- [Exercise requirements] Return every line of the records below verbatim, with no pictures in the copy.

-------- Stored data --------

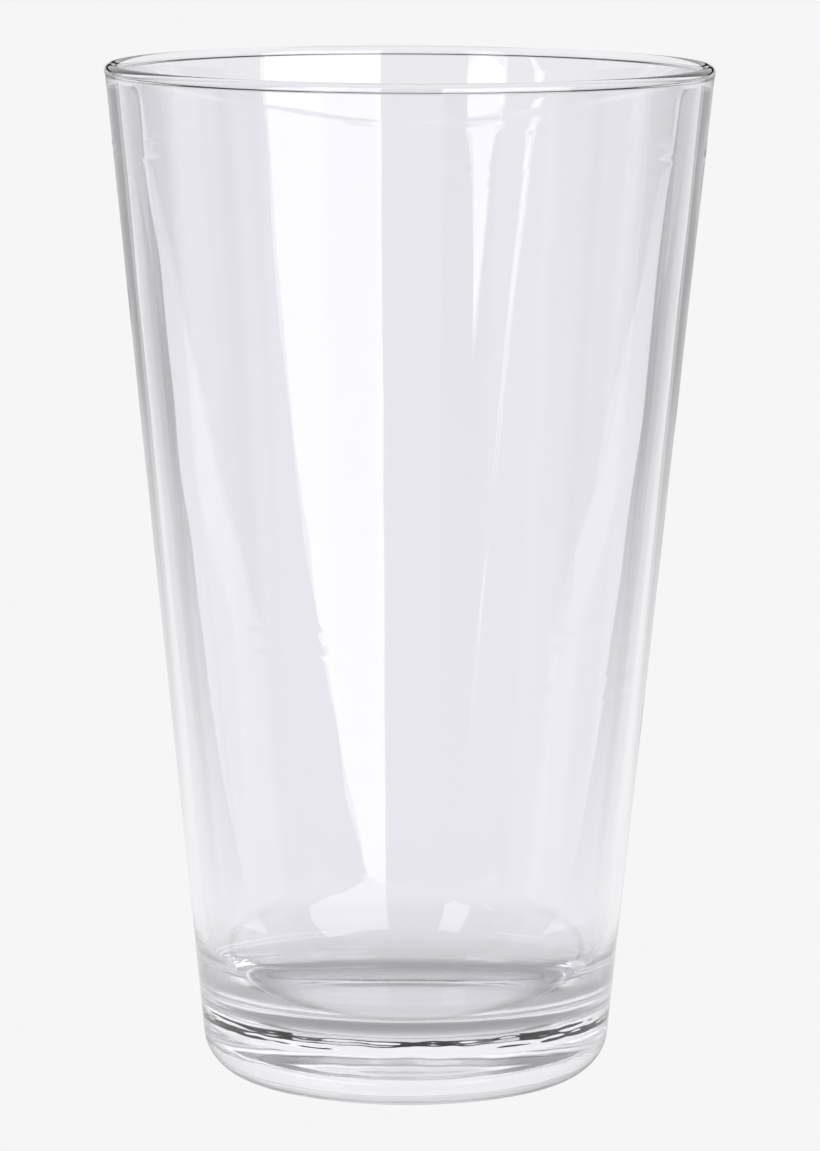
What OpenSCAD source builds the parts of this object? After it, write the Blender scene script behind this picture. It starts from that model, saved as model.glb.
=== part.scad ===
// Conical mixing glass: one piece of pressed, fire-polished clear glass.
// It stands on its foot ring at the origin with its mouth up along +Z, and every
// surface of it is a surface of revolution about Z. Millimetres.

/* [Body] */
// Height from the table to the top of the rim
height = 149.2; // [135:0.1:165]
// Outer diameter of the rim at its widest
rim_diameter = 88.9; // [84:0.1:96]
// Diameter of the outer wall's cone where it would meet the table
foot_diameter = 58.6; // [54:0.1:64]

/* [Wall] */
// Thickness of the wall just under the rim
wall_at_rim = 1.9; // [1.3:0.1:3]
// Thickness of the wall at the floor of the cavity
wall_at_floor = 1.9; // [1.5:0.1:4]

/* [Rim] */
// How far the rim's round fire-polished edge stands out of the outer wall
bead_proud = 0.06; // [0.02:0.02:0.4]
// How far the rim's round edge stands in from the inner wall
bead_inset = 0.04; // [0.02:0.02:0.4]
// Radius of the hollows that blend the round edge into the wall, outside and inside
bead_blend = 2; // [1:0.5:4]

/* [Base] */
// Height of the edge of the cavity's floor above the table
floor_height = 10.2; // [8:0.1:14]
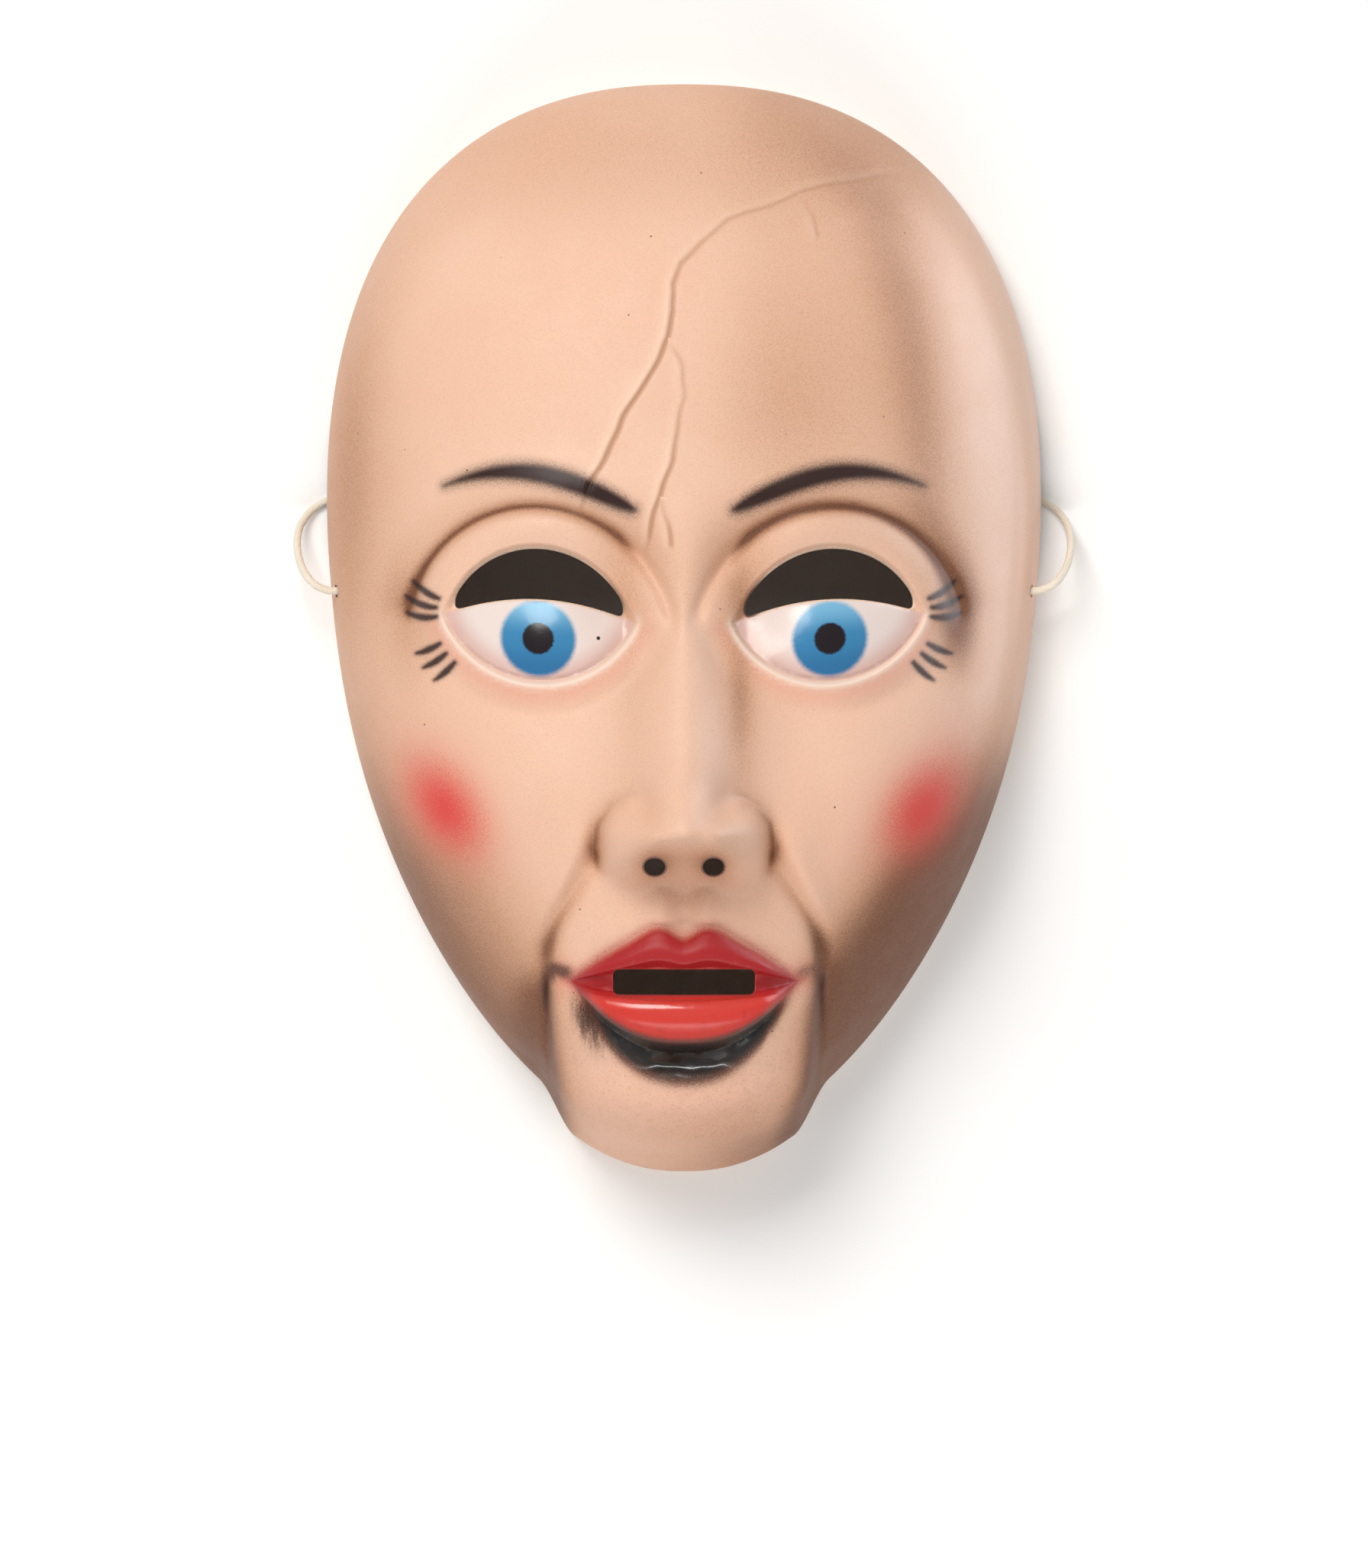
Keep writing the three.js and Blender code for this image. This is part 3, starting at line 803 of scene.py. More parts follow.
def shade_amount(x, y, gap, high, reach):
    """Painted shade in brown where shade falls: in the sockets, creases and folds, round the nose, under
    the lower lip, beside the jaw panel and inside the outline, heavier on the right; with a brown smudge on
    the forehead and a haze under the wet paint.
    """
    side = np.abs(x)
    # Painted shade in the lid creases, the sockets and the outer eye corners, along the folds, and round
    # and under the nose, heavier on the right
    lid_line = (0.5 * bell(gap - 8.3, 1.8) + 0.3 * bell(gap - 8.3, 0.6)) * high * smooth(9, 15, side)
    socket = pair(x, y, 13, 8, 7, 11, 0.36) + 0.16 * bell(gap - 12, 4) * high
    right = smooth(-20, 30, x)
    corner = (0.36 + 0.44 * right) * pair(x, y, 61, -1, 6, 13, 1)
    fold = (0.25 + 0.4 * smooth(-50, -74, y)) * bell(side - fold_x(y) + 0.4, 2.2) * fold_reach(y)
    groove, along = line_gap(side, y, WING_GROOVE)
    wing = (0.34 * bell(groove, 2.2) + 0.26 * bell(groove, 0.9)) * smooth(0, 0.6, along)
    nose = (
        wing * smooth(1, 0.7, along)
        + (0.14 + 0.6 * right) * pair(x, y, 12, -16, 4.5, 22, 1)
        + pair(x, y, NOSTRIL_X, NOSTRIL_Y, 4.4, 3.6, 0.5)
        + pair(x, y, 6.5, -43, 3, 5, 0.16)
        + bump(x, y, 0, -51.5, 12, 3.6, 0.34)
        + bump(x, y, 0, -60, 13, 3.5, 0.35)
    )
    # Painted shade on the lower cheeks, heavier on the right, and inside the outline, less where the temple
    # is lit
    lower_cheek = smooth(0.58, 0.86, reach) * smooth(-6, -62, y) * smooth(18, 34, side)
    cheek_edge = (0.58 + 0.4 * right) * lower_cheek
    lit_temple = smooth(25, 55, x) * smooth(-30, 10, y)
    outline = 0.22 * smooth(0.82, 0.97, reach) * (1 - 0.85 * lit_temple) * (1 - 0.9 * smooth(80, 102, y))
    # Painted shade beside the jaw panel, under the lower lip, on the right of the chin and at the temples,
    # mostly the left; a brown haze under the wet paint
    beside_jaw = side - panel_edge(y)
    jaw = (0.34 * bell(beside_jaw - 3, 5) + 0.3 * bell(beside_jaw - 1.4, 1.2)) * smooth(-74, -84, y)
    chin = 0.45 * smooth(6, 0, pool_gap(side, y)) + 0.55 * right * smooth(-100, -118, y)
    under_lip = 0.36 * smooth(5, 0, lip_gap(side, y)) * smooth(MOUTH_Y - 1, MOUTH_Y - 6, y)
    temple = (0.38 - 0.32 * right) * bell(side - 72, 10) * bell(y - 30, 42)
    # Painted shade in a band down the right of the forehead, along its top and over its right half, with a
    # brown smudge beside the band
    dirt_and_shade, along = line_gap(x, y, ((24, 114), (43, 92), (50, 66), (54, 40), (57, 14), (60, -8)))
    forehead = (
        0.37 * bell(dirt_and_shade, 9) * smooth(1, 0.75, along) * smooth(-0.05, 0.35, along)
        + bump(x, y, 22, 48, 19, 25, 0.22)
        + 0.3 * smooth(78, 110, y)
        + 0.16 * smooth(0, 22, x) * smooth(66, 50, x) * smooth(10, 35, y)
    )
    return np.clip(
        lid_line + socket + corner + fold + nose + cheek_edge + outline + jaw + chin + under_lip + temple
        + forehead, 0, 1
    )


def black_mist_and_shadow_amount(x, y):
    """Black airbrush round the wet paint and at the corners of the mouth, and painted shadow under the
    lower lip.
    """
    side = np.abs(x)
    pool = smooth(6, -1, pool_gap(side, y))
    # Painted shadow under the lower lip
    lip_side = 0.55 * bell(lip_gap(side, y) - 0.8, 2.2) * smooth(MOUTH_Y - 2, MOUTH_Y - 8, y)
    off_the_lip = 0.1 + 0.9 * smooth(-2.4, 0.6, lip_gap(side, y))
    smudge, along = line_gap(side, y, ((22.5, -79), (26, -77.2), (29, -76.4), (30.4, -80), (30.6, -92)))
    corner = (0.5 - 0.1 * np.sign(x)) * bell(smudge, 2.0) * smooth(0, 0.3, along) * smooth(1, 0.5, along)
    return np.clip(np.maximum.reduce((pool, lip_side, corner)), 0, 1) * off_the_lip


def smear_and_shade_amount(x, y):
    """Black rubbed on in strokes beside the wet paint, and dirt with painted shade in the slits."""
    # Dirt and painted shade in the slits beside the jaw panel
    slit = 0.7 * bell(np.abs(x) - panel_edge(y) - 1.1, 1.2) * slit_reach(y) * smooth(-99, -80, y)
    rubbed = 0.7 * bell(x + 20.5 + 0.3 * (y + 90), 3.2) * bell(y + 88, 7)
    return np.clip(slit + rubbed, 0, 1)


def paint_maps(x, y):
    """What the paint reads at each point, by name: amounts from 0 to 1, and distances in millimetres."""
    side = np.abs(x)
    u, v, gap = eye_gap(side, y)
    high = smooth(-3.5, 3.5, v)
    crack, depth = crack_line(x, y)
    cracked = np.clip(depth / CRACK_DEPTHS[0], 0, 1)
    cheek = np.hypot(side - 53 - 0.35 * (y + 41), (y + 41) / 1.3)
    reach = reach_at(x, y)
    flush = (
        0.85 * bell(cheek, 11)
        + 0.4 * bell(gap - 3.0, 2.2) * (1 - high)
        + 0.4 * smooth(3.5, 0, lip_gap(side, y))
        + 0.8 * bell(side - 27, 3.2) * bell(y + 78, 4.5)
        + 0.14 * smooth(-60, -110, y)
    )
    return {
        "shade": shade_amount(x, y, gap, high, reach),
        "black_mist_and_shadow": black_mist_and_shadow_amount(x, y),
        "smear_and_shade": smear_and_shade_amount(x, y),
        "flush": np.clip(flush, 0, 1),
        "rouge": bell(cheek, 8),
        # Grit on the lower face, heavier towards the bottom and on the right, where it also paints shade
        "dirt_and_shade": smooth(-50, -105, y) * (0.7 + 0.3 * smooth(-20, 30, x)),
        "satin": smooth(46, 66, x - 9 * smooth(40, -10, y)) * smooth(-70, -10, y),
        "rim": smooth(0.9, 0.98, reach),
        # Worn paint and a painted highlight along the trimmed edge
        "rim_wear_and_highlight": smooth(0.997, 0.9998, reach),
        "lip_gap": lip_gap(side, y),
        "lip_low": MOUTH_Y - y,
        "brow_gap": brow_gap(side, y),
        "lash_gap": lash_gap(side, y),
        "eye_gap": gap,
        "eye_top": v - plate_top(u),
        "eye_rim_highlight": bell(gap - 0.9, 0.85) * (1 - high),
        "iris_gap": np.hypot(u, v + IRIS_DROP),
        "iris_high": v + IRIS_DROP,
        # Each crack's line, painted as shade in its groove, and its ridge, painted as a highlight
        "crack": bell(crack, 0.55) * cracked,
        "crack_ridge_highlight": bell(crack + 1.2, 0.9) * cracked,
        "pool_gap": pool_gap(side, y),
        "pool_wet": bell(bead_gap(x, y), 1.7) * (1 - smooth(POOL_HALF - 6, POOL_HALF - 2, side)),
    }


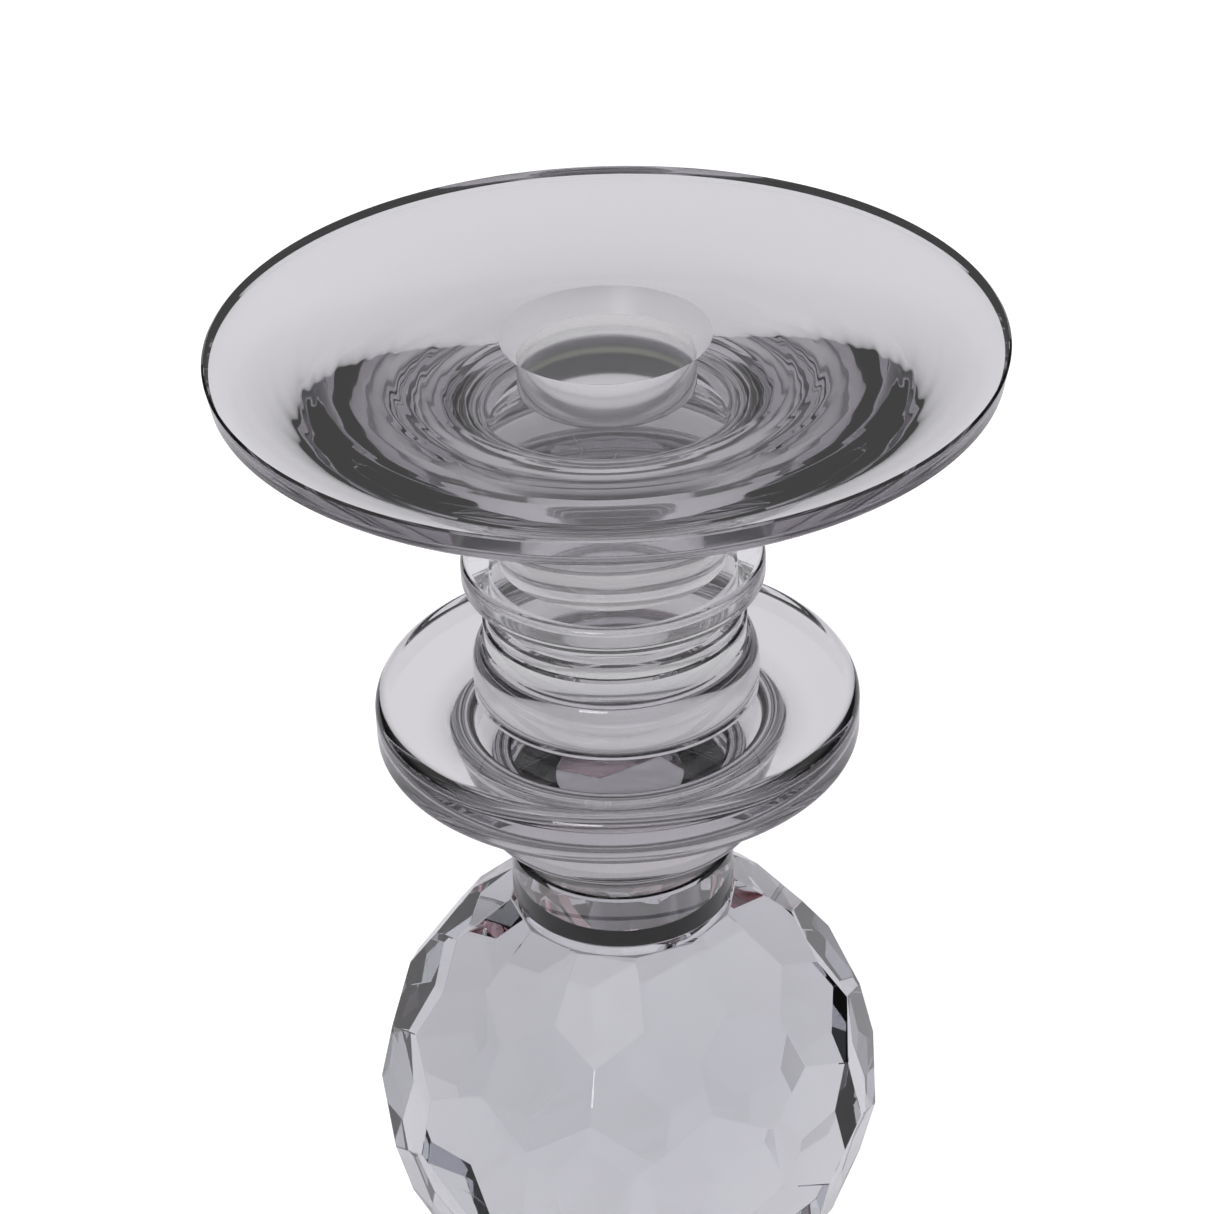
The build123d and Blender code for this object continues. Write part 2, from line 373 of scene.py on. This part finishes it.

--------

- [Full response]
What OpenSCAD source builds the parts of this object? After it, write the Blender scene script behind this picture. It starts from that model, saved as model.glb.
=== part.scad ===
// Conical mixing glass: one piece of pressed, fire-polished clear glass.
// It stands on its foot ring at the origin with its mouth up along +Z, and every
// surface of it is a surface of revolution about Z. Millimetres.

/* [Body] */
// Height from the table to the top of the rim
height = 149.2; // [135:0.1:165]
// Outer diameter of the rim at its widest
rim_diameter = 88.9; // [84:0.1:96]
// Diameter of the outer wall's cone where it would meet the table
foot_diameter = 58.6; // [54:0.1:64]

/* [Wall] */
// Thickness of the wall just under the rim
wall_at_rim = 1.9; // [1.3:0.1:3]
// Thickness of the wall at the floor of the cavity
wall_at_floor = 1.9; // [1.5:0.1:4]

/* [Rim] */
// How far the rim's round fire-polished edge stands out of the outer wall
bead_proud = 0.06; // [0.02:0.02:0.4]
// How far the rim's round edge stands in from the inner wall
bead_inset = 0.04; // [0.02:0.02:0.4]
// Radius of the hollows that blend the round edge into the wall, outside and inside
bead_blend = 2; // [1:0.5:4]

/* [Base] */
// Height of the edge of the cavity's floor above the table
floor_height = 10.2; // [8:0.1:14]
Keep writing the three.js and Blender code for this image. This is part 3, starting at line 803 of scene.py. More parts follow.
def shade_amount(x, y, gap, high, reach):
    """Painted shade in brown where shade falls: in the sockets, creases and folds, round the nose, under
    the lower lip, beside the jaw panel and inside the outline, heavier on the right; with a brown smudge on
    the forehead and a haze under the wet paint.
    """
    side = np.abs(x)
    # Painted shade in the lid creases, the sockets and the outer eye corners, along the folds, and round
    # and under the nose, heavier on the right
    lid_line = (0.5 * bell(gap - 8.3, 1.8) + 0.3 * bell(gap - 8.3, 0.6)) * high * smooth(9, 15, side)
    socket = pair(x, y, 13, 8, 7, 11, 0.36) + 0.16 * bell(gap - 12, 4) * high
    right = smooth(-20, 30, x)
    corner = (0.36 + 0.44 * right) * pair(x, y, 61, -1, 6, 13, 1)
    fold = (0.25 + 0.4 * smooth(-50, -74, y)) * bell(side - fold_x(y) + 0.4, 2.2) * fold_reach(y)
    groove, along = line_gap(side, y, WING_GROOVE)
    wing = (0.34 * bell(groove, 2.2) + 0.26 * bell(groove, 0.9)) * smooth(0, 0.6, along)
    nose = (
        wing * smooth(1, 0.7, along)
        + (0.14 + 0.6 * right) * pair(x, y, 12, -16, 4.5, 22, 1)
        + pair(x, y, NOSTRIL_X, NOSTRIL_Y, 4.4, 3.6, 0.5)
        + pair(x, y, 6.5, -43, 3, 5, 0.16)
        + bump(x, y, 0, -51.5, 12, 3.6, 0.34)
        + bump(x, y, 0, -60, 13, 3.5, 0.35)
    )
    # Painted shade on the lower cheeks, heavier on the right, and inside the outline, less where the temple
    # is lit
    lower_cheek = smooth(0.58, 0.86, reach) * smooth(-6, -62, y) * smooth(18, 34, side)
    cheek_edge = (0.58 + 0.4 * right) * lower_cheek
    lit_temple = smooth(25, 55, x) * smooth(-30, 10, y)
    outline = 0.22 * smooth(0.82, 0.97, reach) * (1 - 0.85 * lit_temple) * (1 - 0.9 * smooth(80, 102, y))
    # Painted shade beside the jaw panel, under the lower lip, on the right of the chin and at the temples,
    # mostly the left; a brown haze under the wet paint
    beside_jaw = side - panel_edge(y)
    jaw = (0.34 * bell(beside_jaw - 3, 5) + 0.3 * bell(beside_jaw - 1.4, 1.2)) * smooth(-74, -84, y)
    chin = 0.45 * smooth(6, 0, pool_gap(side, y)) + 0.55 * right * smooth(-100, -118, y)
    under_lip = 0.36 * smooth(5, 0, lip_gap(side, y)) * smooth(MOUTH_Y - 1, MOUTH_Y - 6, y)
    temple = (0.38 - 0.32 * right) * bell(side - 72, 10) * bell(y - 30, 42)
    # Painted shade in a band down the right of the forehead, along its top and over its right half, with a
    # brown smudge beside the band
    dirt_and_shade, along = line_gap(x, y, ((24, 114), (43, 92), (50, 66), (54, 40), (57, 14), (60, -8)))
    forehead = (
        0.37 * bell(dirt_and_shade, 9) * smooth(1, 0.75, along) * smooth(-0.05, 0.35, along)
        + bump(x, y, 22, 48, 19, 25, 0.22)
        + 0.3 * smooth(78, 110, y)
        + 0.16 * smooth(0, 22, x) * smooth(66, 50, x) * smooth(10, 35, y)
    )
    return np.clip(
        lid_line + socket + corner + fold + nose + cheek_edge + outline + jaw + chin + under_lip + temple
        + forehead, 0, 1
    )


def black_mist_and_shadow_amount(x, y):
    """Black airbrush round the wet paint and at the corners of the mouth, and painted shadow under the
    lower lip.
    """
    side = np.abs(x)
    pool = smooth(6, -1, pool_gap(side, y))
    # Painted shadow under the lower lip
    lip_side = 0.55 * bell(lip_gap(side, y) - 0.8, 2.2) * smooth(MOUTH_Y - 2, MOUTH_Y - 8, y)
    off_the_lip = 0.1 + 0.9 * smooth(-2.4, 0.6, lip_gap(side, y))
    smudge, along = line_gap(side, y, ((22.5, -79), (26, -77.2), (29, -76.4), (30.4, -80), (30.6, -92)))
    corner = (0.5 - 0.1 * np.sign(x)) * bell(smudge, 2.0) * smooth(0, 0.3, along) * smooth(1, 0.5, along)
    return np.clip(np.maximum.reduce((pool, lip_side, corner)), 0, 1) * off_the_lip


def smear_and_shade_amount(x, y):
    """Black rubbed on in strokes beside the wet paint, and dirt with painted shade in the slits."""
    # Dirt and painted shade in the slits beside the jaw panel
    slit = 0.7 * bell(np.abs(x) - panel_edge(y) - 1.1, 1.2) * slit_reach(y) * smooth(-99, -80, y)
    rubbed = 0.7 * bell(x + 20.5 + 0.3 * (y + 90), 3.2) * bell(y + 88, 7)
    return np.clip(slit + rubbed, 0, 1)


def paint_maps(x, y):
    """What the paint reads at each point, by name: amounts from 0 to 1, and distances in millimetres."""
    side = np.abs(x)
    u, v, gap = eye_gap(side, y)
    high = smooth(-3.5, 3.5, v)
    crack, depth = crack_line(x, y)
    cracked = np.clip(depth / CRACK_DEPTHS[0], 0, 1)
    cheek = np.hypot(side - 53 - 0.35 * (y + 41), (y + 41) / 1.3)
    reach = reach_at(x, y)
    flush = (
        0.85 * bell(cheek, 11)
        + 0.4 * bell(gap - 3.0, 2.2) * (1 - high)
        + 0.4 * smooth(3.5, 0, lip_gap(side, y))
        + 0.8 * bell(side - 27, 3.2) * bell(y + 78, 4.5)
        + 0.14 * smooth(-60, -110, y)
    )
    return {
        "shade": shade_amount(x, y, gap, high, reach),
        "black_mist_and_shadow": black_mist_and_shadow_amount(x, y),
        "smear_and_shade": smear_and_shade_amount(x, y),
        "flush": np.clip(flush, 0, 1),
        "rouge": bell(cheek, 8),
        # Grit on the lower face, heavier towards the bottom and on the right, where it also paints shade
        "dirt_and_shade": smooth(-50, -105, y) * (0.7 + 0.3 * smooth(-20, 30, x)),
        "satin": smooth(46, 66, x - 9 * smooth(40, -10, y)) * smooth(-70, -10, y),
        "rim": smooth(0.9, 0.98, reach),
        # Worn paint and a painted highlight along the trimmed edge
        "rim_wear_and_highlight": smooth(0.997, 0.9998, reach),
        "lip_gap": lip_gap(side, y),
        "lip_low": MOUTH_Y - y,
        "brow_gap": brow_gap(side, y),
        "lash_gap": lash_gap(side, y),
        "eye_gap": gap,
        "eye_top": v - plate_top(u),
        "eye_rim_highlight": bell(gap - 0.9, 0.85) * (1 - high),
        "iris_gap": np.hypot(u, v + IRIS_DROP),
        "iris_high": v + IRIS_DROP,
        # Each crack's line, painted as shade in its groove, and its ridge, painted as a highlight
        "crack": bell(crack, 0.55) * cracked,
        "crack_ridge_highlight": bell(crack + 1.2, 0.9) * cracked,
        "pool_gap": pool_gap(side, y),
        "pool_wet": bell(bead_gap(x, y), 1.7) * (1 - smooth(POOL_HALF - 6, POOL_HALF - 2, side)),
    }


The build123d and Blender code for this object continues. Write part 2, from line 373 of scene.py on. This part finishes it.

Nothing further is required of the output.